Similarly, the action at Art Positions, aka the beach-front containers anchored at Collins Park, was hot and heavy, especially at the booth of Peres Projects, home to Assume Vivid Astro Focus and Matthew Greene, two of the market’s newest shining stars. And newness is a critical attribute.

“There is a sense of market euphoria, where everything labelled ‘young art’ seems to be selling, regardless of the risks attached”, says Anders Peterson, founder of London’s Art Tactic service, whose offerings include analyst-report-style evaluations of the market for various artists.

Not surprisingly, many of the people approaching the art world from a return-on-investment perspective hail from high finance.

“These new market players you see running around the fairs are usually in their early to mid-30s, with buckets of money from venture-capitalism deals or Wall Street bonuses”, says one prominent advisor. “They want to build a diversified portfolio but they don’t have any sort of art knowledge.”

Another advisor, equally prominent, says the speculative frenzy has stymied things for the more serious collectors he services. “They have to do a lot more work in building their collections”, the adviser explains. “And there’s much more hysteria about access. Suddenly people are being forced to make instant decisions about whether particular works fit their collection, because they’re competing with speculators who just want anything with the right name. The galleries and consultants are getting stuck in the middle between real collectors and these hedge-fund guys.”

Often, such old-school collectors regard the new arrivals with a certain disdain. “These people are not of the same ilk as dedicated, passionate collectors”, says Miami’s Martin Margulies. “They’re only interested in money and it’s not a healthy thing for the art world. But they’re not really competition. They have no idea who Ugo Schmolz or Adolf Lozzi are.” (Nor does this Art Newspaper writer, but assuming they actually exist, their market value jumped the moment the preceding sentence was printed.)

“When you go around to booths, you hear these guys asking how soon a work will appreciate by 30%”, says veteran US collector Mickey Cartin. “Often an investment advisor is telling them to put 10% of their portfolio into art.”

Yet Mr Petersen thinks it facile to blame it all on the finance types: “It’s wrong to think that financial speculators are some kind of ‘external’ force that has suddenly arrived. This speculative behaviour is also fuelled by the art dealers themselves.” And to the extent that dealers are encouraging such speculation by implying sotto voce that particular artists will offer profits down the road, they may be slowly slicing their own throats. “Art may be treated as a kind of currency”, points out Mr Cartin. “But it’s not like gold or Swiss francs, and the first people to exit the market will be those in it for the wrong reasons.”

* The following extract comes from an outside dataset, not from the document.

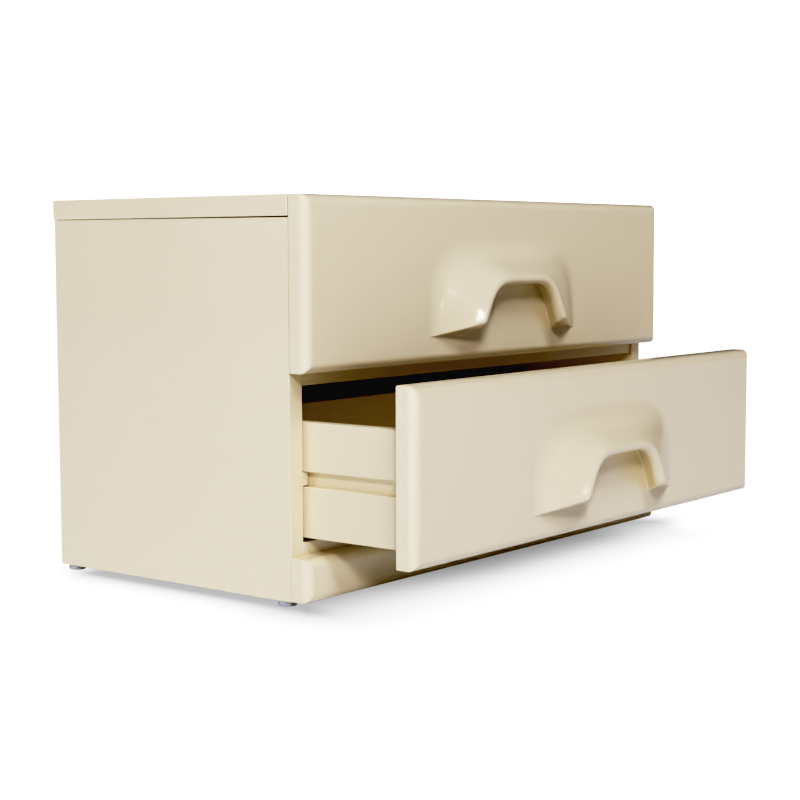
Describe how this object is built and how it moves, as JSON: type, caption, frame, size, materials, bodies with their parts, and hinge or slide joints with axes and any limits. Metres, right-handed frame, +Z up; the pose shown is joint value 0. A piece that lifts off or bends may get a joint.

Fearing the financial exposure such an exit would trigger, many galleries fight back against speculation by engaging in a sort of cooperative intelligence service. “We keep a list of people who buy with other motives, which we pull together by talking with galleries to figure out which collectors resell work and how they handle it”, says Zach Feuer of New York’s Zach Feuer/LFL, whose artist Schutz, among others, has been seen as a prime target for speculators and serious collectors alike.

While such demand does give dealers the opportunity to be highly selective in the placement of the pieces and to resist deep-discounting demands, it sometimes also create problems. “Many of the really interesting collectors are scared off by buzz”, explains Mr Wirth. “I have to convince them that Sasnal’s a serious artist despite the hype.”

Things get even trickier when the artist’s market has not taken off. Sometimes, dealers just grit their teeth while selling to known speculators, anticipating having to clean-up secondary-market messes down the road as works get “flipped” at auction. “When you’re a small business, it’s noble to turn down that money”, observes Oliver Kamm of 5BE Gallery. “You can’t always afford to prioritise long-term concerns over short-term issues like paying rent. But what you can never do is let one of those guys have five works at the same time. It just gives them too much leverage.”